Now the trend is spreading wider than clothing and goods. Marks & Spencer has become the second retailer in the UK to venture into Click & Collect for food, after Tesco launched its own service for groceries over the summer.
This takes the concept of Click & Collect to a whole new level. It is no longer simply wrapping up a dress or finding a place to store a television ready for collection: food presents a whole host of new complications. For example, where to store fresh or frozen products, how long to store items for, how to deal with substitutions.
On paper, click and collect for food is as good an idea as it sounds. With online food retailing representing over £5bn of sales and click and collect penetration typically between 20 and 80%, the numbers speak for themselves. But in practice, will it work? The complexities associated with food C&C could get in the way of the customer experience which, in the short term, could prevent these services from achieving the success they would deserve on paper.
Both Tesco and Marks & Spencer’s services operate on a scheduled time-slot basis. You have to be at your collection point (Tesco has a drive-thru area at the back of its stores so customers don’t actually have to go into the shop) within a 1.5 to two hour timeframe or you run the risk of your order being either unavailable, or returned to the shelves. If you are ordering something very specific, like a birthday cake, and the key to your satisfaction is availability as opposed to convenience, then click and collect with a time-slot might work for you. If you’re doing the weekly shopping, however, is a fixed pick-up timeslot a great service or a hindrance?

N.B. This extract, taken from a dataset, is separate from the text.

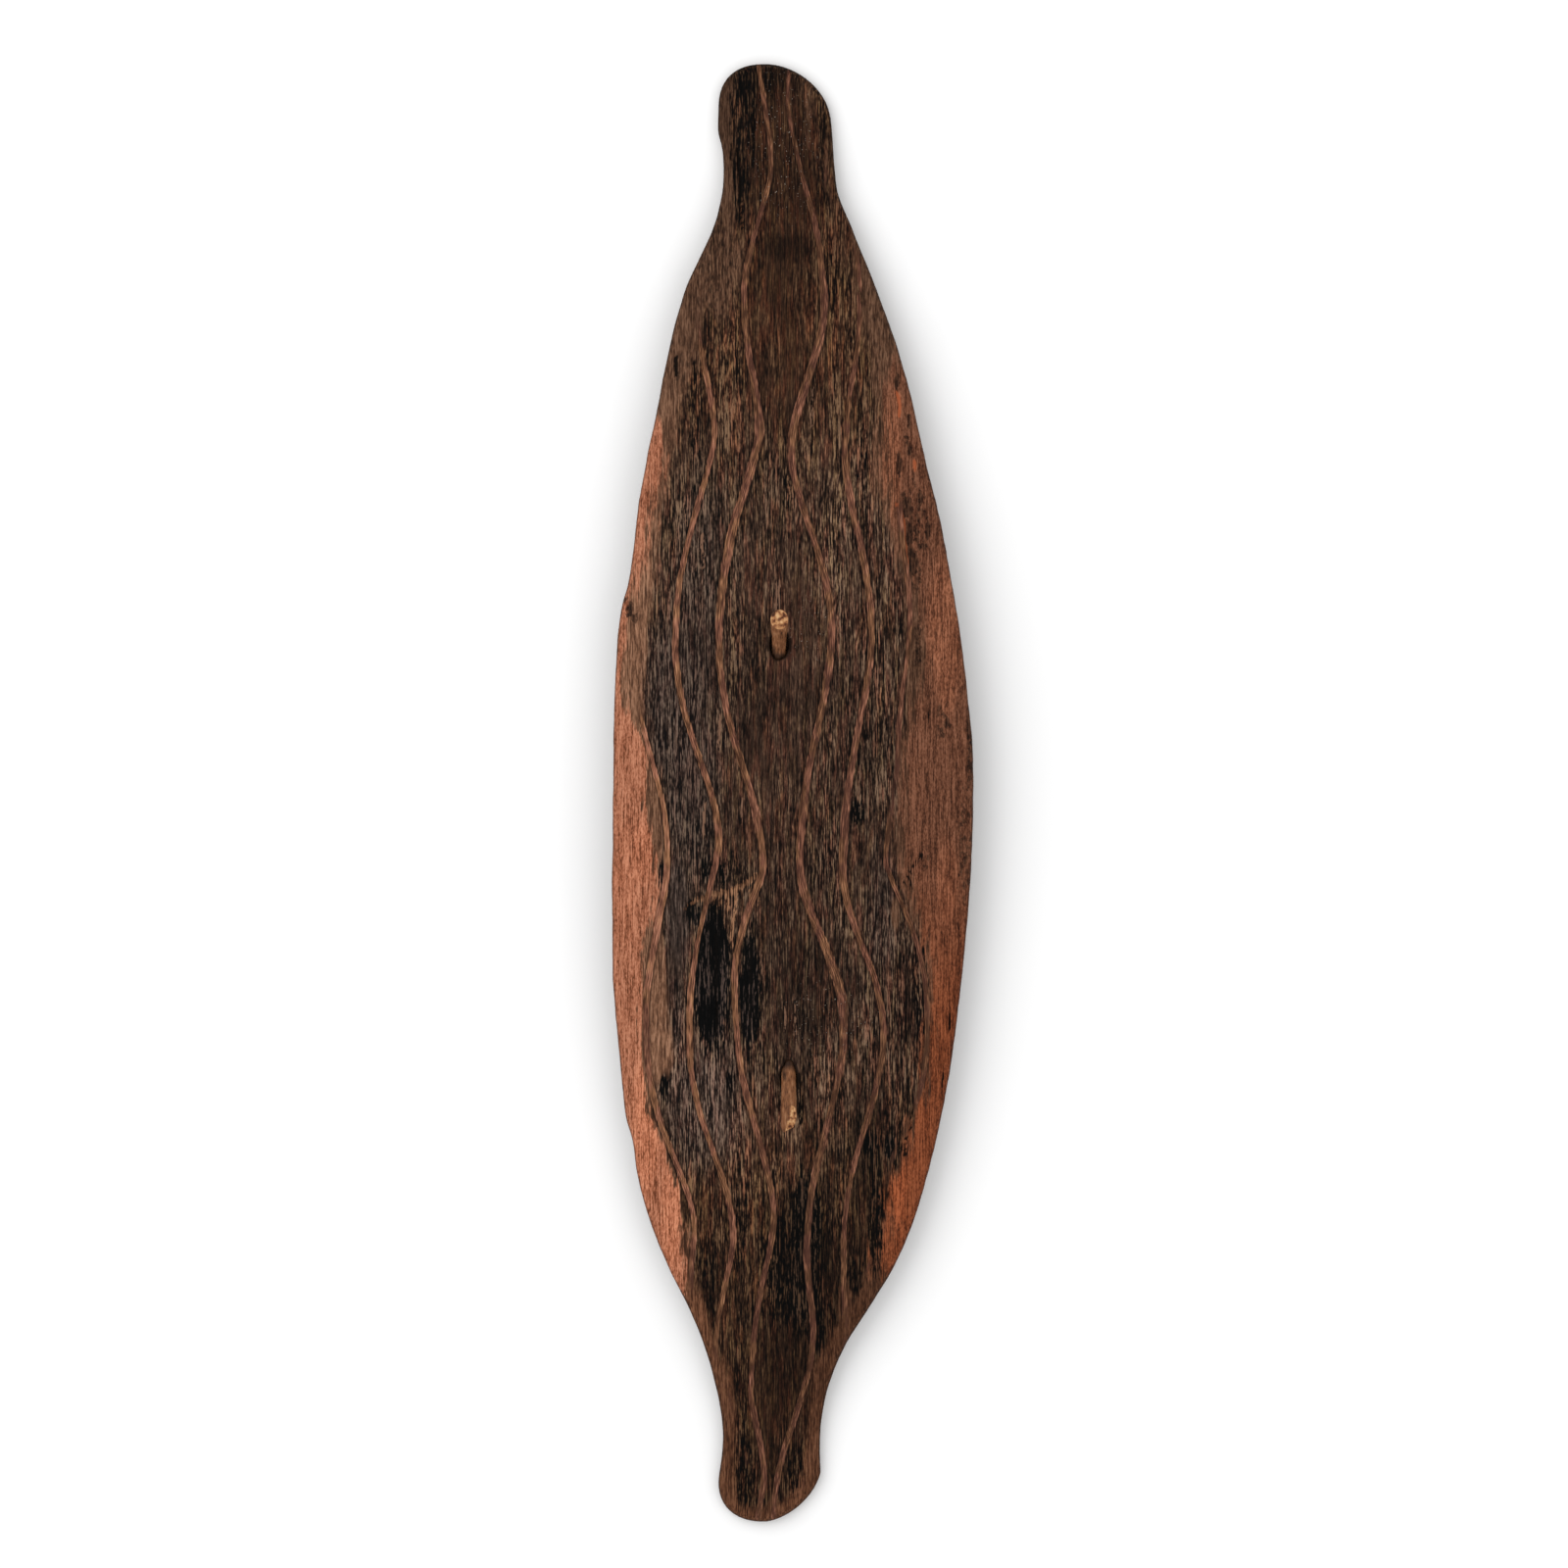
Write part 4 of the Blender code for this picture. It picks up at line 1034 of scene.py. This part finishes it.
def bore_holes(board, pegs):
    """Cuts both slanting holes through the board's mesh."""
    mesh = bmesh.new()
    side = Vector((1.0, 0.0, 0.0))
    for peg in pegs:
        up = side.cross(peg.direction)
        rings = []
        for distance in (-peg.bored_back - peg.radius, peg.bored_front):
            centre = peg.exit + peg.direction * distance
            ring = []
            for n in range(CUTTER_SIDES):
                turn = 2 * pi * n / CUTTER_SIDES
                reach = side * (peg.across_hole * cos(turn)) + up * (peg.along_hole * sin(turn))
                ring.append(mesh.verts.new(centre + reach))
            rings.append(ring)
        join_rings(mesh, *rings)
        for ring in rings:
            mesh.faces.new(ring)
    cutter = add_solid("hole_cutter", mesh)
    bore = board.modifiers.new("holes", "BOOLEAN")
    bore.operation = "DIFFERENCE"
    bore.solver = "EXACT"
    bore.object = cutter
    bpy.context.view_layer.update()
    bored = board.evaluated_get(bpy.context.evaluated_depsgraph_get())
    fresh = bpy.data.meshes.new_from_object(bored)
    board.modifiers.clear()
    board.data = fresh
    bpy.data.objects.remove(cutter, do_unlink=True)


def put_attribute(mesh, name, values):
    layer = mesh.attributes.new(name, "FLOAT", "POINT")
    layer.data.foreach_set("value", np.asarray(values, np.float32))


def paint_board(board, pegs):
    """Measures on the board's points that its material paints by."""
    mesh = board.data
    co = np.zeros(len(mesh.vertices) * 3, np.float32)
    mesh.vertices.foreach_get("co", co)
    co = co.reshape(-1, 3)
    x, y, z = co.T.astype(float)
    station = y / HALF_LENGTH
    front, back = front_z(x, station), back_z(x, station)
    on_front = smooth_step(0.25, 0.75, (z - back) / (front - back))
    ochre, band = margin_reach(x, y)
    inside, _, clarity, across = groove_measure(x, station)
    # How far inside a bore each point is; the material paints shade there
    bored = np.zeros(x.shape)
    for peg in pegs:
        away, direction = co - np.array(peg.exit), np.array(peg.direction)
        reach = np.linalg.norm(away - (away @ direction)[:, None] * direction, axis=1)
        bored = np.maximum(bored, 1 - smooth_step(peg.along_hole, peg.along_hole * 1.12, reach))
    rim = rim_distance(x, y)
    near_rim = 1 - smooth_step(0.0030, 0.0060, rim)
    right_side = smooth_step(-0.02, 0.02, x)
    lights = (smooth_through(knots, station) for knots in (BAND_LIGHT_LEFT, BAND_LIGHT_RIGHT))
    shade = smooth_through(SHADES, station) * (1 - 0.7 * blotches(x, y, DIM))
    measures = {
        "front": on_front,
        "ochre": ochre,
        "band": np.maximum(band, lobe_margins(x, y, rim)),
        "band_light": np.where(x < middle_x(station), *lights),
        "groove": inside,
        "groove_clarity": clarity,
        "groove_across": across,
        "bored": bored,
        "rim": rim,
        "depth": (front - z) * np.maximum(near_rim, 1 - on_front),
        "right_side": right_side,
        "soft_edge": np.maximum(right_side, 0.85 * smooth_step(0.03, 0.10, y)),
        "rusty": smooth_step(0.020, 0.160, -y) * right_side,
        "rusty_band": smooth_step(0.55, 0.72, -station),
        "yellowed": smooth_step(0.35, 0.62, np.abs(station)),
        "shade": shade * (1 + 0.12 * blotches(x, y, LIGHTER)),
    }
    measures |= {name: blotches(x, y, marks) for name, marks in BLOTCHES.items()}
    measures |= {name: strokes(x, y, marks) for name, marks in STROKES.items()}
    for name, values in measures.items():
        put_attribute(mesh, name, values)


def seen(red, green, blue):
    """A colour as it shows in the photograph, turned into the paint that gives it here."""
    share = np.array((red, green, blue)) / 255
    light = np.where(share <= 0.04045, share / 12.92, ((share + 0.055) / 1.055) ** 2.4)
    return (*(light / STUDIO_LIGHT).tolist(), 1.0)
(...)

The fact customers are asking for ever-tighter fixed delivery slots for home delivery doesn’t mean that they would want the same for click and collect. In fact I would argue that home deliveries and Click & Collect work in diametrically opposed ways: as a customer opting for home delivery you want a tight timeslot because you don’t want to be sitting around at home all day waiting for your groceries. Click & Collect works for the opposite reason – the convenience of knowing you can pop by at any time of your convenience and your product will be there waiting for you.
The substitution issue inherent to food remains for C&C orders. Tesco put all substituted items into different coloured bags so you can decide there and then what you want to do with them. But it poses the question: what’s better – processing a refund, parking your car, going inside the store to buy new substitutes yourself, or going in store to make these choices by yourself in the first place? The M&S offering, limited to themed ranges and a very tight dining offering, removes that headache – there are no substitutes.
Then comes the issue of costs. Tesco charges a minimum of £2 per food Click & Collect order. There is of course no doubt that having orders individually picked and separately refrigerated costs extra time and money, but will the customer who is used to picking up all his non-food items for free understand this?
Click & Collect can be, and will be, a phenomenal driver of sales and customer satisfaction, but as with everything in retail, it’s all about the detail. It needs to answer customers’ convenience demands flawlessly with any disappointment hurting disproportionately in the digital age. From that point of view, to venture into food C&C is brave and Tesco and Marks and Spencer should be applauded for trialling it.
Food C&C is in its infancy and will no doubt one day follow the successful path of its non-food counterpart – For this to happen though, customer demands will need to win over any internal, logistical or financial constraint driving customer experience. And there is no doubt it will over time, as once it does, customers will not even consider the alternative.